As for the nuts and bolts of the laser hair removal practice, a laser aesthetician, nurse, or technician actually fires our laser depending on availability. We have compensated laser technicians in multiple different ways: sometimes with a higher salary and no bonus; other times with a lower salary, but a bonus based on productivity. When we were paying off the lease on the laser hair removal machine, we made it so that we would bonus the technician only if they earned more than the lease payment for the month in treatments (approximately $5,000, bonused at 10 percent over that rate). Whatever you do in regard to your laser hair removal business, expect that you will spend around $100,000 for a new machine and your yearly costs will run approximately $2,000 for upkeep if you don't have a service contract. Remember that you will need two machines if you want to treat light and dark skin types (1064nm and 755nm), unless your laser company has both wavelengths in one device. When purchasing a new laser, do your best to negotiate for a longer service contract. I've financed lasers in the past but am no longer willing to finance, so if I can't afford the machine, I don't purchase it. Your laser can and will go down. I don't have a service contract, so each time it goes down I pay for the service. Once a year I pay to have the machines evaluated to assure they are properly working.

Marketing and Engagement

We have tried all kinds of advertising to grow our laser hair removal business: magazines, certificates at charity events, Tweets, Facebook posts, Instagram, Periscope, Pinterest, YouTube videos, word of mouth, Google Ad Words, and VIP discount cards. I can't point to any one thing that worked better than anything else. I can tell you that we made the same amount when we spent $20,000/year on advertising that we did when we spent $10,000/year. The more I do as a business owner, the more I realize luck and timing make a huge difference in the bottom line. I'm not sure exactly what works to get people in the door, but I can tell you what does not work: Lowering your prices in an effort to gain business. For the most part people don't know the price of any product or service. An example of our pricing is $75 for an upper lip and $150 for a bilateral axilla laser hair removal treatment. Offering a discount for a package of treatments seems to be a winner, especially since we let people know that on average it takes six treatments to remove almost all of the hair. We sell packages at a 10 percent discount for three and 20 percent discount for six. Pricing isn't the issue. Awareness of the service offering is the issue.
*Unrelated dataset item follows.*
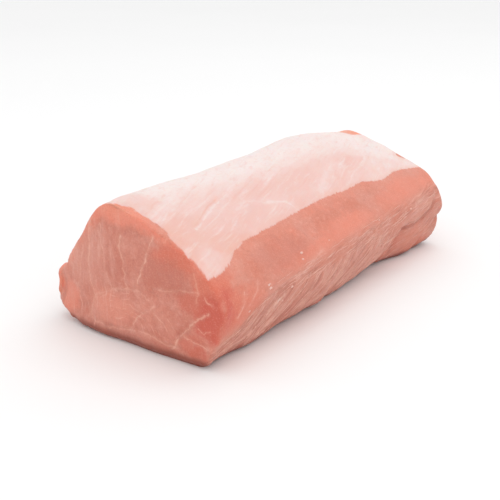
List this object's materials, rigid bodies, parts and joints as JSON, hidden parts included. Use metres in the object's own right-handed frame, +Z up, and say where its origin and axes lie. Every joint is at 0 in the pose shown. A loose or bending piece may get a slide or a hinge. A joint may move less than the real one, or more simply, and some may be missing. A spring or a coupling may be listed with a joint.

We have a post-laser kit available for purchase that includes a wash, 1% hydrocortisone and a sunscreen. It's not a huge moneymaker, but it is nice for patients to have a known product to apply to their skin to achieve a maximal result. Laser hair removal patients may be interested in other services, and the aesthetician is encouraged to ask the patient if they would like a Visia imaging study to better evaluate their facial skin. Once a photo is taken, they are asked if they would like to try a peel, microdermabrasion or other cosmetic service or product. You have to ask for the sale: “Would you like to add a lip treatment to your axillary laser hair removal service?”

Remember that hope is not a strategy; If you don't have a plan to get people through the door and to have them obtain services while in your office, then don't purchase a laser—lest you have a $100,000 doorstop.